— Start Supplied information —

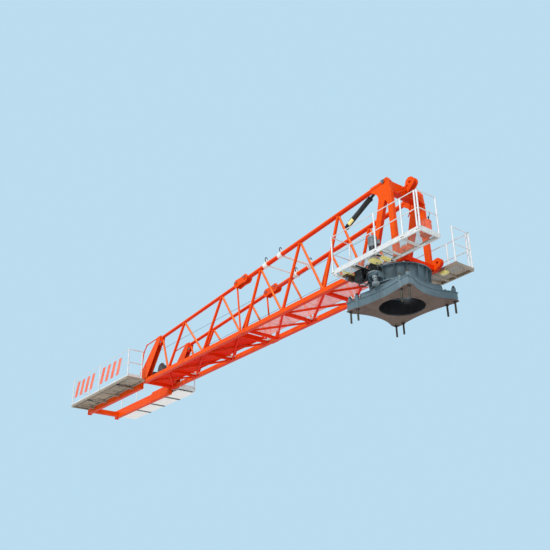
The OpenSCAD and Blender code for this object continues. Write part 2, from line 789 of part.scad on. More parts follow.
grating_edge = 46;
module grating(low, high, z, nx, ny) {
    mesh_panel([low[0] + grating_edge, low[1] + grating_edge],
        [high[0] - grating_edge, high[1] - grating_edge],
        z + floor_frame_h - grating_t - 5 + fit, grating_t - fit, nx, ny);
}

// Guard rail: posts, a top rail and a knee rail along a path of corner points
module guard(points, posts, z, d) {
    for (i = [0 : len(points) - 2]) for (h = [guard_h, guard_h * 0.52])
        bar([points[i][0], points[i][1], z + h], [points[i + 1][0], points[i + 1][1], z + h], d);
    for (p = posts) translate([p[0], p[1], z]) cylinder(h = guard_h + d * 0.3, d = post_d);
}

rear_x0 = -rail_end + 60;
rear_x1 = -12860;
rear_z = low_top - 150;
rear_in = half_w + rail_w / 2 + 70;
rear_out = rear_in + rear_floor_w;
bracket_places = [-17300, -16200, -15100, -13900];
function rear_low(side) = side > 0 ? [rear_x0, rear_in] : [rear_x0, -rear_out];
function rear_high(side) = side > 0 ? [rear_x1, rear_out] : [rear_x1, -rear_in];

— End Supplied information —

- [Exercise objective]:
Reproduce the material in full, with no word added or dropped.

- [Result for this task]:
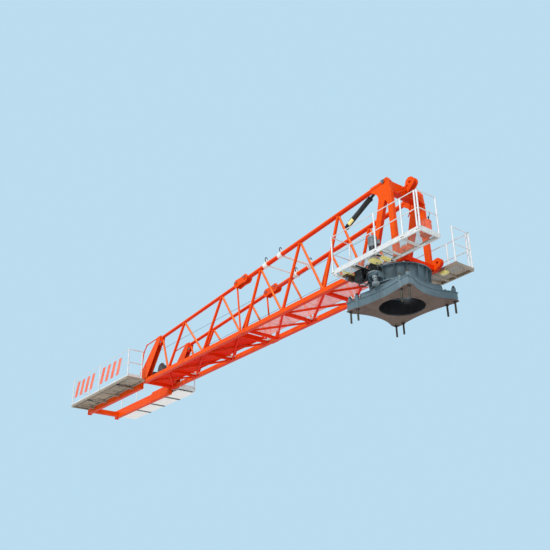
The OpenSCAD and Blender code for this object continues. Write part 2, from line 789 of part.scad on. More parts follow.
grating_edge = 46;
module grating(low, high, z, nx, ny) {
    mesh_panel([low[0] + grating_edge, low[1] + grating_edge],
        [high[0] - grating_edge, high[1] - grating_edge],
        z + floor_frame_h - grating_t - 5 + fit, grating_t - fit, nx, ny);
}

// Guard rail: posts, a top rail and a knee rail along a path of corner points
module guard(points, posts, z, d) {
    for (i = [0 : len(points) - 2]) for (h = [guard_h, guard_h * 0.52])
        bar([points[i][0], points[i][1], z + h], [points[i + 1][0], points[i + 1][1], z + h], d);
    for (p = posts) translate([p[0], p[1], z]) cylinder(h = guard_h + d * 0.3, d = post_d);
}

rear_x0 = -rail_end + 60;
rear_x1 = -12860;
rear_z = low_top - 150;
rear_in = half_w + rail_w / 2 + 70;
rear_out = rear_in + rear_floor_w;
bracket_places = [-17300, -16200, -15100, -13900];
function rear_low(side) = side > 0 ? [rear_x0, rear_in] : [rear_x0, -rear_out];
function rear_high(side) = side > 0 ? [rear_x1, rear_out] : [rear_x1, -rear_in];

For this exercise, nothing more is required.